Mass spectrometry expertise at LLNL has led to measurements of the first samples returned from the Moon and research that furthered our understanding of the origin and evolution of the solar system.
Lawrence Livermore’s connection with cosmochemistry—the study of planetary materials to understand the origin and evolution of our solar system—started in the 1960s. Because isotope ratios were crucial to the national security mission, LLNL (then called Lawrence Radiation Laboratory) was a hub of isotopic ratio measurement activity and a world leader in mass spectrometry. LLNL’s experience in this space became directly relevant to cosmochemistry in 1969 when Apollo 11 returned a significant mass of lunar material to Earth. At that time, planetary scientists foresaw that mass spectrometry analysis would be key to understanding the formation and geologic evolution of the Moon and other planetary bodies in the solar system.
Connections between researchers at LLNL and the California Institute of Technology—one of the hubs of early lunar research—put mass spectrometry in focus as a tool of choice for the returned Apollo samples. Starting from concepts and designs at LLNL and other institutions doing state-of-the-art mass spectrometry analysis, Caltech built the labs and instruments that were the basis of many of the early discoveries associated with the Apollo program.

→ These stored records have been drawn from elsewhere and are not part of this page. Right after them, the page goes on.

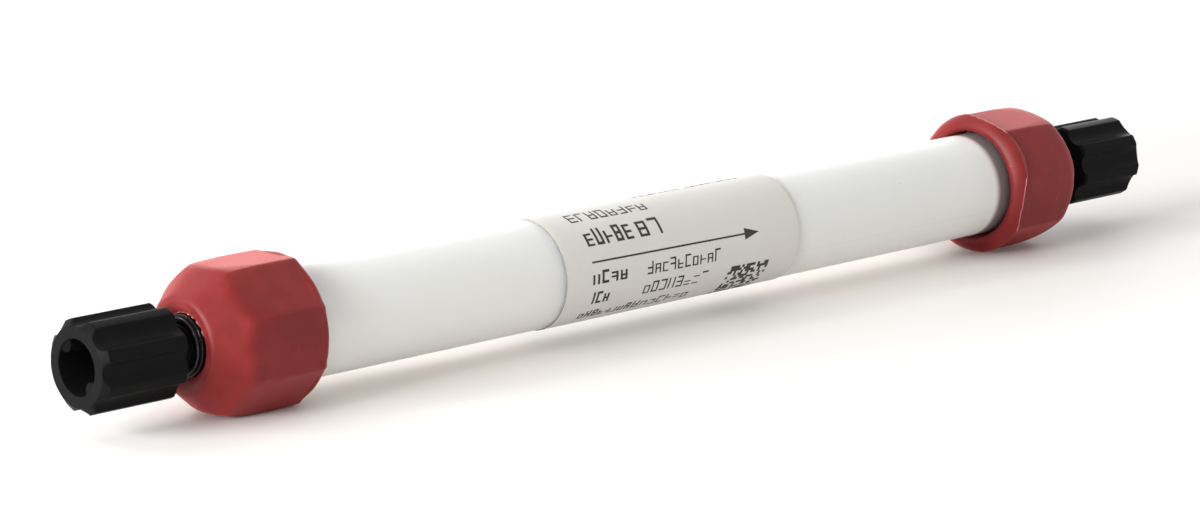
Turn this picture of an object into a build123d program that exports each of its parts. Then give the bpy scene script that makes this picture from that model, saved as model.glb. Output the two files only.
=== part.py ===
from build123d import *

import os
from math import cos, pi, radians, tan

# Prepacked plastic chromatography column with screw caps, end pieces and stop plugs.
#
# The column's axis is X, its inlet end points to -X and the origin is at mid-length.
# Stations along the axis are distances from mid-length, so both ends share them.

# ---- Driving dimensions, in millimetres and degrees ----

# Tube and bed
BED_LENGTH = 100.0
TUBE_BORE_D = 7.7
TUBE_WALL = 2.15
TUBE_END_EXTENSION = 11.6      # tube beyond each end of the bed
LAND_HEIGHT = 0.4              # thicker end of the tube that the cap grips
LAND_LENGTH = 5.4
TUBE_EDGE_CHAMFER = 0.3

# Label
LABEL_LENGTH = 36.1
LABEL_SHIFT = -0.6             # label's middle from mid-length, towards the inlet
LABEL_WIDTH = 36.0             # measured round the tube
LABEL_THICKNESS = 0.1
LABEL_SEAM_DIRECTION = 196.0   # where the label's gap faces, from -Y upwards

# Frits and distributors
FRIT_THICKNESS = 1.0
DISTRIBUTOR_THICKNESS = 0.7
DISTRIBUTOR_GROOVES = 8
GROOVE_WIDTH = 0.5
GROOVE_DEPTH = 0.3
GROOVE_REACH = 3.2

# Adapter, the black end piece
CHANNEL_D = 0.8
SPIGOT_EDGE_CHAMFER = 0.3
FLANGE_D = 11.8
FLANGE_THICKNESS = 1.4
BOSS_D = 6.58
BOSS_LENGTH = 3.9
BOSS_EDGE_ROUNDING = 0.35
PORT_DEPTH = 9.0
PORT_CHAMFER = 0.25
O_RING_CORD_D = 0.99
O_RING_SETBACK = 2.6           # groove's middle from the adapter's inner face

# Cap
CAP_LENGTH = 13.85
CAP_FLATS = 8
CAP_WALL = 1.23                # thinnest wall, in the middle of a flat
CAP_CORNER_ROUNDING = 0.05
NOSE_THICKNESS = 3.9
DISH_DEPTH = 1.0
CREST_WIDTH = 1.38             # from the nose hole's edge to the crest
CREST_ROUNDING = 0.9
DOME_ANGLE = 39.2              # slope of the domed shoulder to the axis
SHOULDER_ROUNDING = 2.5
LIP_SETBACK = 1.15             # flats stop short of the mouth by this much
LIP_WIDTH = 0.97
LIP_ROUNDING = 0.9
MOUTH_BEVEL = 0.28
OUTLET_CAP_TURN = 12.5         # the outlet cap was tightened to another angle

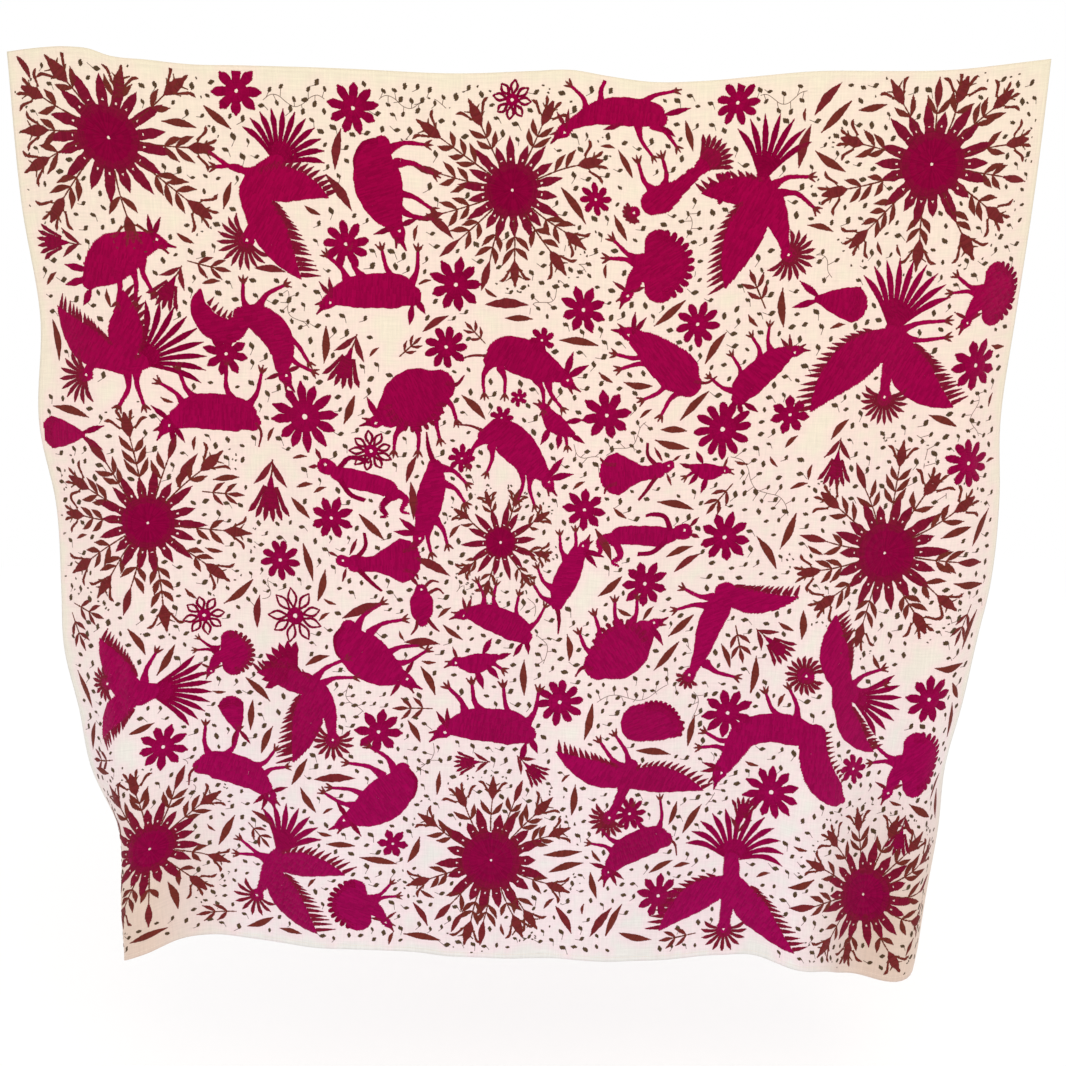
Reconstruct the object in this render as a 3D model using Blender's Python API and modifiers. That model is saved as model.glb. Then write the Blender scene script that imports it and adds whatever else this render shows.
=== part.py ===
"""Otomi embroidered cotton cloth, hanging by its top edge.

The cloth is one cut of cotton with its narrow hem turned in, so it is one solid.
Units are metres, +Z is up.  The origin is the middle of the top edge, where the
cloth is held, the cloth hangs down -Z, and its embroidered face looks along -Y.
Places on the cloth are given flat: across from its left edge, down from its top.
"""

from collections import namedtuple
from functools import lru_cache
from math import pi, radians, sin

import bmesh
import bpy
import numpy as np

# Flat cut
WIDTH = 1.96
HEIGHT = 1.80
THICKNESS = 0.002

# Mesh: columns stand closer together near the two sides, where the cloth turns most
COLUMNS = 60
ROWS = 34
SIDE_CROWDING = 0.35
FOLD_STEP = 0.005

# Slopes are named at these heights, as shares of the way down from top edge to hem
SLOPE_HEIGHTS = (0.0, 0.36, 0.70, 1.0)

# The lower part swings a little to the left
SWING = 0.032
SWING_POWER = 1.6

COTTON_COLOUR = (0.904, 0.761, 0.681, 1.0)
COTTON_ROUGHNESS = 0.9

# A vertical fold: where it runs at the top and at the hem, how wide one flank is,
# and the steepest turn of its flanks in degrees at the four heights.  A ridge stands
# towards the front and a hollow, with negative slopes, goes back.
Fold = namedtuple("Fold", "name top hem flank slope_top slope_upper slope_lower slope_hem")
FOLDS = (
    Fold("left ridge", 0.20, 0.175, 0.050, 2, 6, 15, 22),
    Fold("left hollow", 0.40, 0.360, 0.080, -3, -7, -9, -11),
    Fold("inner left ridge", 0.62, 0.600, 0.085, 2, 8, 10, 12),
    Fold("centre hollow", 0.86, 0.840, 0.080, -3, -9, -11, -10),
    Fold("centre ridge", 1.09, 1.100, 0.085, 3, 9, 11, 12),
    Fold("inner right hollow", 1.33, 1.360, 0.080, -3, -9, -12, -16),
    Fold("right ridge", 1.55, 1.580, 0.070, 3, 9, 12, 17),
    Fold("right hollow", 1.74, 1.755, 0.050, -3, -9, -14, -34),
)

# A side margin that turns back: how wide it is at the top and at the hem, the width
# over which it turns, and how far it has turned in degrees at the four heights
Curl = namedtuple("Curl", "name top hem turn slope_top slope_upper slope_lower slope_hem")
LEFT_CURL = Curl("left margin", 0.150, 0.155, 0.090, 10, 22, 38, 98)
RIGHT_CURL = Curl("right margin", 0.140, 0.130, 0.080, 8, 30, 40, 62)

# How far the top edge and the hem lie above (+) or below (-) a straight level line
Level = namedtuple("Level", "across rise")
TOP_EDGE = (
    Level(0.00, 0.037),
    Level(0.05, 0.041),
    Level(0.12, 0.042),
    Level(0.155, 0.038),
    Level(0.185, 0.027),
    Level(0.26, 0.019),
    Level(0.34, 0.012),
    Level(0.42, 0.011),
    Level(0.50, 0.008),
    Level(0.65, 0.002),
    Level(0.81, -0.003),
    Level(0.98, 0.000),
    Level(1.05, 0.001),
    Level(1.12, -0.010),
    Level(1.20, -0.019),
    Level(1.30, -0.016),
    Level(1.40, -0.008),
    Level(1.50, -0.001),
    Level(1.65, 0.001),
    Level(1.80, 0.006),
    Level(1.96, 0.027),
)
HEM_EDGE = (
    Level(0.00, -0.018),
    Level(0.08, -0.004),
    Level(0.16, 0.034),
    Level(0.22, 0.056),
    Level(0.30, 0.056),
    Level(0.38, 0.044),
    Level(0.50, 0.042),
    Level(0.62, 0.042),
    Level(0.74, 0.018),
    Level(0.82, -0.004),
    Level(0.92, -0.004),
    Level(1.06, 0.014),
    Level(1.20, -0.004),
    Level(1.34, -0.024),
    Level(1.42, -0.012),
    Level(1.50, 0.006),
    Level(1.60, -0.020),
    Level(1.66, -0.034),
    Level(1.73, -0.064),
    Level(1.80, -0.074),
    Level(1.88, -0.064),
    Level(1.96, -0.034),
)
TOP_EDGE_FADE = 2
HEM_EDGE_FADE = 3

# How far the two side edges waver to the left (-) or right (+), at shares of the way down,
# and the width over which that dies out
Waver = namedtuple("Waver", "down left right")
SIDE_WAVERS = (
    Waver(0.00, -0.008, 0.010),
    Waver(0.15, -0.008, 0.008),
    Waver(0.26, 0.006, 0.004),
    Waver(0.38, -0.018, 0.002),
    Waver(0.46, 0.000, 0.018),
    Waver(0.56, -0.006, 0.018),
    Waver(0.62, -0.014, 0.004),
    Waver(0.70, -0.004, -0.010),
    Waver(0.77, -0.008, -0.024),
    Waver(0.85, 0.012, -0.013),
    Waver(0.93, -0.008, -0.008),
    Waver(1.00, -0.014, 0.000),
)
SIDE_REACH = 0.22


def smooth_table(at, places, values):
    """Value at a place on the smooth curve through a short table."""
    places = np.array(places, float)
    values = np.array(values, float)
    slopes = np.gradient(values, places)
    index = np.clip(np.searchsorted(places, at, side="right") - 1, 0, len(places) - 2)
    span = places[index + 1] - places[index]
    s = (at - places[index]) / span
    return (
        (2 * s**3 - 3 * s**2 + 1) * values[index]
        + (s**3 - 2 * s**2 + s) * span * slopes[index]
        + (3 * s**2 - 2 * s**3) * values[index + 1]
        + (s**3 - s**2) * span * slopes[index + 1]
    )


def edge_rise(table, across):
    return smooth_table(across, [row.across for row in table], [row.rise for row in table])


def slope_at(row, down):
    """Steepest turn of a fold or curl in radians, at a share of the way down."""
    slopes = (row.slope_top, row.slope_upper, row.slope_lower, row.slope_hem)
    return radians(smooth_table(down, SLOPE_HEIGHTS, slopes))


def smooth_step(s):
    s = np.clip(s, 0.0, 1.0)
    return s * s * (3 - 2 * s)


def heading(across, down):
    """Direction in which the cloth runs, turned from +X towards +Y, along one level line."""
    turn = np.zeros(len(across))
    for fold in FOLDS:
        centre = fold.top + (fold.hem - fold.top) * down
        s = (across - centre) / fold.flank
        turn += slope_at(fold, down) * s * np.exp(0.5 * (1 - s * s))
    left_start = LEFT_CURL.top + (LEFT_CURL.hem - LEFT_CURL.top) * down
    turn -= slope_at(LEFT_CURL, down) * smooth_step((left_start - across) / LEFT_CURL.turn)
    right_start = WIDTH - (RIGHT_CURL.top + (RIGHT_CURL.hem - RIGHT_CURL.top) * down)
    turn += slope_at(RIGHT_CURL, down) * smooth_step((across - right_start) / RIGHT_CURL.turn)
    return turn


def side_shift(across, down):
    """Sideways shift of a place near one of the two side edges."""
    places = [row.down for row in SIDE_WAVERS]
    left = smooth_table(down, places, [row.left for row in SIDE_WAVERS])
    right = smooth_table(down, places, [row.right for row in SIDE_WAVERS])
    left_share = smooth_step(1 - across / SIDE_REACH)
    right_share = smooth_step(1 - (WIDTH - across) / SIDE_REACH)
    return left * left_share + right * right_share


@lru_cache(maxsize=None)
def level_line(down):
    """The folded line at one height: flat places across, and their X and Y."""
    count = round(WIDTH / FOLD_STEP) + 1
    across = np.linspace(0.0, WIDTH, count)
    turn = heading(across, down)
    middle_turn = (turn[1:] + turn[:-1]) / 2
    step = across[1] - across[0]
    x = np.concatenate([[0.0], np.cumsum(np.cos(middle_turn) * step)])
    y = np.concatenate([[0.0], np.cumsum(np.sin(middle_turn) * step)])
    x -= np.interp(WIDTH / 2, across, x) + SWING * down**SWING_POWER
    y -= y.mean()
    return across, x, y


def hang(across, down):
    """Where a flat place on the cloth hangs; down is a share of the height."""
    places, line_x, line_y = level_line(down)
    top_places, _, top_y = level_line(0.0)
    x = np.interp(across, places, line_x) + side_shift(across, down)
    y = np.interp(across, places, line_y) - np.interp(WIDTH / 2, top_places, top_y)
    top_rise = edge_rise(TOP_EDGE, across) * (1 - down) ** TOP_EDGE_FADE
    hem_rise = edge_rise(HEM_EDGE, across) * down**HEM_EDGE_FADE
    return x, y, -HEIGHT * down + top_rise + hem_rise


def clear_objects():
    for old in list(bpy.data.objects):
        bpy.data.objects.remove(old, do_unlink=True)


def cotton_material():
    material = bpy.data.materials.new("off_white_cotton")
    material.use_nodes = True
    shader = material.node_tree.nodes["Principled BSDF"]
    shader.inputs["Base Color"].default_value = COTTON_COLOUR
    shader.inputs["Roughness"].default_value = COTTON_ROUGHNESS
    shader.inputs["Metallic"].default_value = 0.0
    return material


def hanging_sheet(name):
    """A flat grid laid out on the cloth and then hung in its folds."""
    sheet = bmesh.new()
    bmesh.ops.create_grid(sheet, x_segments=COLUMNS, y_segments=ROWS, size=0.5)
    for vertex in sheet.verts:
        s = vertex.co.x + 0.5
        across = WIDTH * (s - SIDE_CROWDING * sin(2 * pi * s) / (2 * pi))
        down = round(0.5 - vertex.co.y, 6)
        vertex.co = hang(min(max(across, 0.0), WIDTH), down)
    mesh = bpy.data.meshes.new(name)
    sheet.to_mesh(mesh)
    sheet.free()
    mesh.shade_smooth()
    return mesh


def make_cloth(collection):
    mesh = hanging_sheet("cloth")
    cloth = bpy.data.objects.new("cloth", mesh)
    collection.objects.link(cloth)
    cloth.data.materials.append(cotton_material())
    thickness = cloth.modifiers.new("Cotton thickness", "SOLIDIFY")
    thickness.thickness = THICKNESS
    thickness.offset = 0.0
    thickness.use_even_offset = True
    return cloth


def main():
    clear_objects()
    collection = bpy.data.collections.new("otomi_embroidered_cloth")
    bpy.context.scene.collection.children.link(collection)
    make_cloth(collection)


main()
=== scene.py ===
from math import atan2, cos, degrees, pi, radians, sin

import bpy
import numpy as np
from mathutils import Euler, Matrix, Vector


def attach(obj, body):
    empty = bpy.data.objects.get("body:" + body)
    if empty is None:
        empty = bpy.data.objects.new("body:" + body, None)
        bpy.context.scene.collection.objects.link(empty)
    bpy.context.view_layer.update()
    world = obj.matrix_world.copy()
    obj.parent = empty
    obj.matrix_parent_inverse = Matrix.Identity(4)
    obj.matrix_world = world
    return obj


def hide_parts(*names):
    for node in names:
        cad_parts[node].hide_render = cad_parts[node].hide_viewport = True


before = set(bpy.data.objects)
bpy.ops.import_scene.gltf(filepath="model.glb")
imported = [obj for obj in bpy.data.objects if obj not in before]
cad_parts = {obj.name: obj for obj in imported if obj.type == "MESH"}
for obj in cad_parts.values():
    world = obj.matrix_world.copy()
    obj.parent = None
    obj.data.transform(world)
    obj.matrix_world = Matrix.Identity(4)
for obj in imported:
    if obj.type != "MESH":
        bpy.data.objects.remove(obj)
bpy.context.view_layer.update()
print("frame loaded")

# An embroidered cotton cloth hangs by its top edge. Places on it are flat: across from its
# left edge and down from its top edge. The drape works in metres, the embroidery in cm.
rng = np.random.default_rng(27)

cloth = {
    "width": 1.96,  # flat cut
    "height": 1.80,
    "gridStep": 0.012,
    "thickness": 0.0006,
    "hemThickness": 0.0014,  # cloth turned in on itself
    "hemWidth": 0.012,
    "swing": 0.032,  # the lower part hangs a little to the left
    "swingPower": 1.6,
    "puckers": 46,
    "puckerHeight": 0.0016,
    "puckerLength": (0.045, 0.16),
    "quietEdge": 0.05,  # along the edges, where puckers and creases die out
    "slopeHeights": (0.0, 0.36, 0.70, 1.0),  # shares of the way down where slopes are named
    "blushReach": 2.0,  # cm from the sewing over which its dye has tinged the ground
    "sideReach": 0.22,  # width over which a waver of a side edge dies out
    "topFade": 2,
    "hemFade": 3,
}

# Vertical folds: where each runs at the top and at the hem, the width of a flank, and how
# steeply the flanks turn, in degrees, at the four heights. Negative ones are hollows.
folds = [
    {"name": "left ridge", "top": 0.20, "hem": 0.175, "flank": 0.050, "slopes": (2, 6, 15, 22)},
    {"name": "left hollow", "top": 0.40, "hem": 0.360, "flank": 0.080, "slopes": (-3, -7, -9, -11)},
    {"name": "inner left ridge", "top": 0.62, "hem": 0.600, "flank": 0.085, "slopes": (2, 8, 10, 12)},
    {"name": "centre hollow", "top": 0.86, "hem": 0.840, "flank": 0.080, "slopes": (-3, -9, -11, -10)},
    {"name": "centre ridge", "top": 1.09, "hem": 1.100, "flank": 0.085, "slopes": (3, 9, 11, 12)},
    {"name": "inner right hollow", "top": 1.33, "hem": 1.360, "flank": 0.080, "slopes": (-3, -9, -12, -16)},
    {"name": "right ridge", "top": 1.55, "hem": 1.580, "flank": 0.070, "slopes": (3, 9, 12, 17)},
    {"name": "right hollow", "top": 1.74, "hem": 1.755, "flank": 0.050, "slopes": (-3, -9, -14, -34)},
]

# Side margins that turn back: their width, the width over which they turn, and how far
leftCurl = {"top": 0.150, "hem": 0.155, "turn": 0.090, "slopes": (10, 22, 38, 98)}
rightCurl = {"top": 0.140, "hem": 0.130, "turn": 0.080, "slopes": (8, 30, 40, 62)}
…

A mass spectrometry renaissance at LLNL
By the late 1970s, mass spectrometry innovations for cosmochemistry outpaced the needs associated with the nuclear weapons complex, and LLNL fell behind. At the same time, mass spectrometers became commercially available for purchase. To counter the decline of LLNL’s analytical capability in this field, LLNL made strategic investments to bring commercial mass spectrometer instruments onsite. The first installed were a Nuclide 6-60 mass spectrometer to measure the isotopic composition of noble gases and a VG 354 thermal ionization mass spectrometer to permit isotopic measurement of additional elements.
To stay at the forefront of scientific research in this area, LLNL leadership decided to target hiring cosmochemists from the academic community. This focus created a nascent cosmochemistry research program at LLNL, and with it, a de facto pipeline for new hires with a focus on innovative chemical separation techniques and mass spectrometry analysis.
For this program to be competitive, however, LLNL needed to expand its analytical capabilities. The expansion led to an onsite, state-of-the-art clean laboratory facility that enabled handling extraterrestrial materials with minimal contamination from terrestrial sources. The laminar-flow-style hoods first designed and developed for this clean laboratory protect both the samples from contamination and the workers from potential exposure to harmful acid fumes. They are now industry standards and commercially available for similar facilities around the world.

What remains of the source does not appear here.